The nominal interest rate is the stated percentage rate on a loan or investment without adjustment for inflation.
The nominal interest rate refers to the interest rate before taking inflation or other factors into account. It is the percentage increase in money that a lender receives from a borrower or an investor receives from an investment over a set period, typically expressed annually. This rate is commonly quoted on bonds, loans, and savings accounts as the fixed or floating rate agreed upon.
Understanding the nominal interest rate is essential when constructing investment strategies, especially for fixed-income portfolios within family offices or wealth management practices. Nominal rates affect cash flow projections, debt servicing costs, and the valuation of income-generating assets. More importantly, since nominal rates do not adjust for inflation, relying on them alone without considering real returns could mislead performance assessments and tax planning efforts. Properly distinguishing nominal from real rates enables advisors to better align portfolio objectives with expected purchasing power and tax implications.
Suppose a family office invests $1,000,000 in a bond with a nominal interest rate of 5% per annum. At the end of the year, the bond will pay $50,000 in interest before taxes and inflation adjustments. If inflation is 2%, the real purchasing power gain is approximately 3%. Thus, the nominal interest rate indicates the stated income, while the real interest rate accounts for inflation.

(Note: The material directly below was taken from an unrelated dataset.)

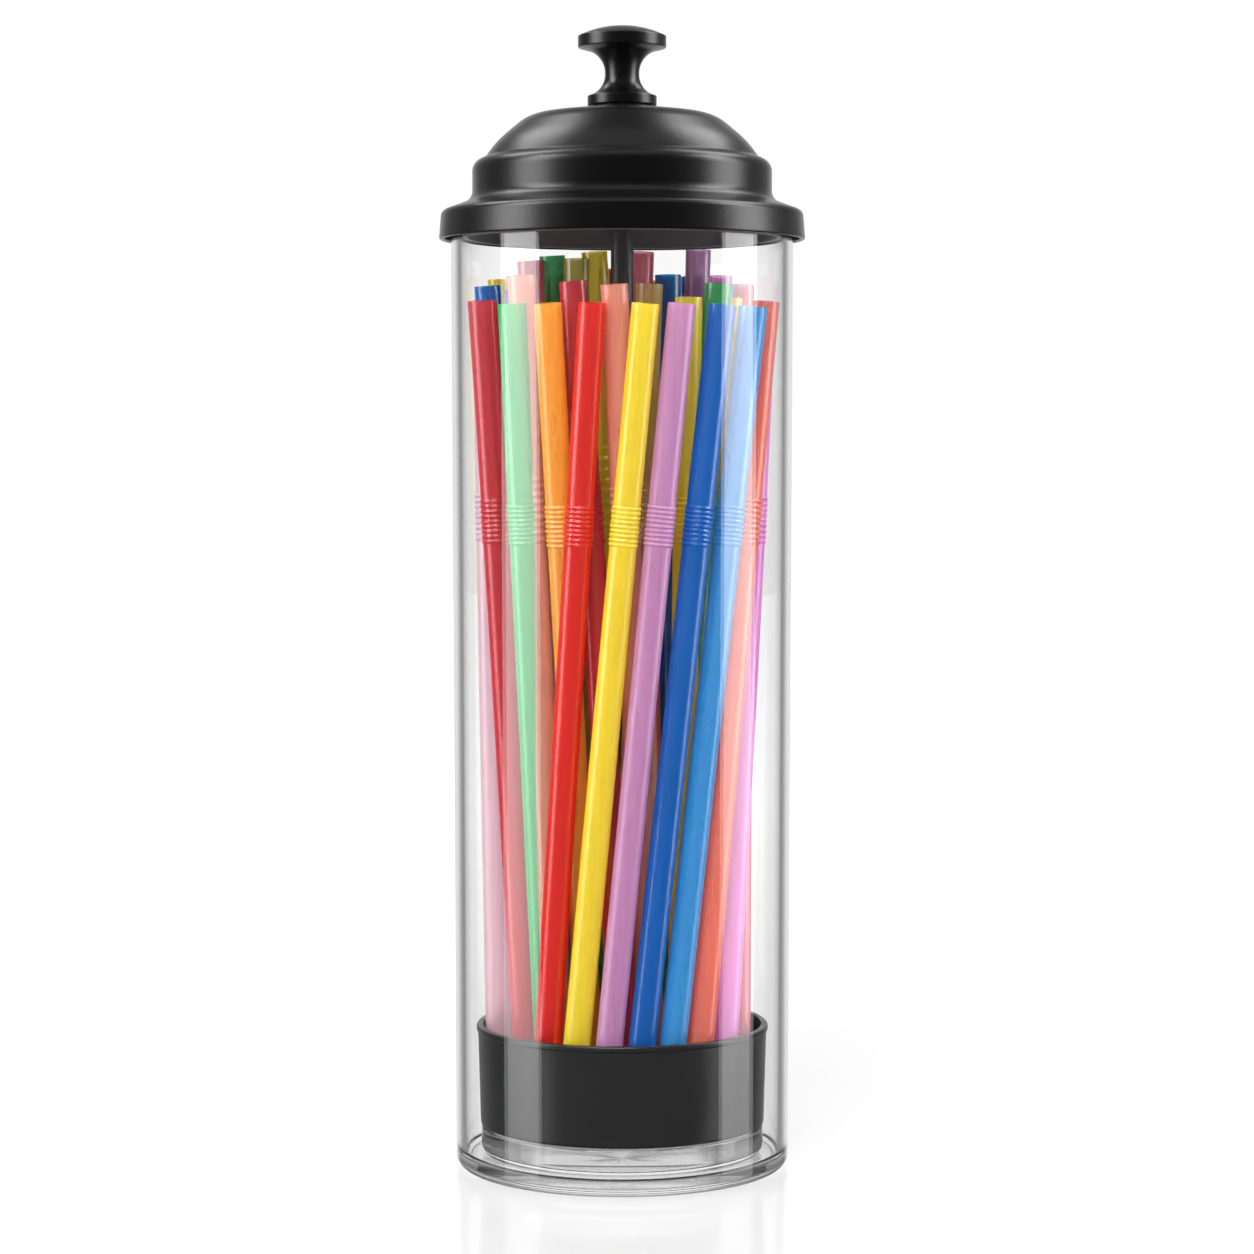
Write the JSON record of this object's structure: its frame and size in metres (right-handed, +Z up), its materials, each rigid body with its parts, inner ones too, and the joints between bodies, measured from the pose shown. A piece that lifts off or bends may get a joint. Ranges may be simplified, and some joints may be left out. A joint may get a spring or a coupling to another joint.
{
  "type": "drinking straw dispenser",
  "caption": "Clear cylindrical drinking-straw dispenser with a stepped black lid and knob; the lid lifts a rod, a cup and the straws standing in it out of the jar.",
  "frame": {"origin": "centre of the jar's underside, on the surface that it stands on", "axes": "+Z up along the jar's axis, -Y to the front as pictured, +X to the right"},
  "size_m": [0.09, 0.09, 0.2817],
  "materials": {
    "clear_acrylic": "clear moulded acrylic, polished",
    "black_plastic": "black moulded plastic, satin",
    "black_powder_coat": "black coating on spun and turned metal, satin",
    "dark_rod_finish": "blackened metal, smooth satin",
    "zinc_steel": "zinc-plated steel",
    "straw_blue": "thin extruded plastic, translucent blue",
    "straw_crimson": "thin extruded plastic, translucent crimson",
    "straw_lilac": "thin extruded plastic, translucent lilac",
    "straw_mint": "thin extruded plastic, translucent mint",
    "straw_orange": "thin extruded plastic, translucent orange",
    "straw_pink": "thin extruded plastic, translucent pink",
    "straw_red": "thin extruded plastic, translucent red",
    "straw_rose": "thin extruded plastic, translucent rose",
    "straw_salmon": "thin extruded plastic, translucent salmon",
    "straw_sky": "thin extruded plastic, translucent sky",
    "straw_yellow": "thin extruded plastic, translucent yellow"
  },
  "bodies": {
    "jar": {"jar": "clear_acrylic", "clear_riser": "clear_acrylic"},
    "ring": {"lid_ring": "black_plastic"},
    "lid": {"lid_shell": "black_powder_coat", "knob": "black_powder_coat", "knob_washer": "dark_rod_finish", "lid_washer": "zinc_steel", "lid_nut": "zinc_steel", "rod": "dark_rod_finish", "cup": "black_plastic", "cup_washer": "zinc_steel", "cup_screw": "zinc_steel", "straw_01_blue": "straw_blue", "straw_02_crimson": "straw_crimson", "straw_03_mint": "straw_mint", "straw_04_orange": "straw_orange", "straw_05_red": "straw_red", "straw_06_yellow": "straw_yellow", "straw_07_lilac": "straw_lilac", "straw_08_blue": "straw_blue", "straw_09_sky": "straw_sky", "straw_10_salmon": "straw_salmon", "straw_11_pink": "straw_pink", "straw_12_rose": "straw_rose", "straw_13_pink": "straw_pink", "straw_14_blue": "straw_blue", "straw_15_orange": "straw_orange", "straw_16_mint": "straw_mint", "straw_17_red": "straw_red", "straw_18_rose": "straw_rose", "straw_19_salmon": "straw_salmon", "straw_20_yellow": "straw_yellow", "straw_21_lilac": "straw_lilac"}
  },
  "joints": [
    {"name": "lift", "type": "slide", "parent": "jar", "child": "ring", "axis": [0, 0, 1], "range_m": [0, 0.25]},
    {"name": "turn", "type": "hinge", "parent": "ring", "child": "lid", "pos_m": [0, 0, 0.2345], "axis": [0, 0, 1], "continuous": true}
  ]
}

Nominal Interest Rate vs Real Interest Rate
Nominal interest rate is the stated percentage rate without inflation adjustment, whereas the real interest rate accounts for inflation and shows the true increase in purchasing power from an investment or loan.
What is the difference between nominal and real interest rates?
The nominal interest rate is the stated rate on a loan or investment without adjusting for inflation. The real interest rate is the nominal rate adjusted to remove the effects of inflation, reflecting the true increase in purchasing power.
Does the nominal interest rate include fees or taxes?
No, the nominal interest rate only reflects the stated percentage rate before considering any fees, taxes, or inflation. These factors must be accounted for separately to assess net returns or costs.
Why is understanding nominal interest rates important for wealth management?
It provides a baseline for expected income or cost of borrowing. Understanding nominal rates helps in planning cash flows, assessing investment yields, and comparing financial products before adjustments for inflation and taxes are applied.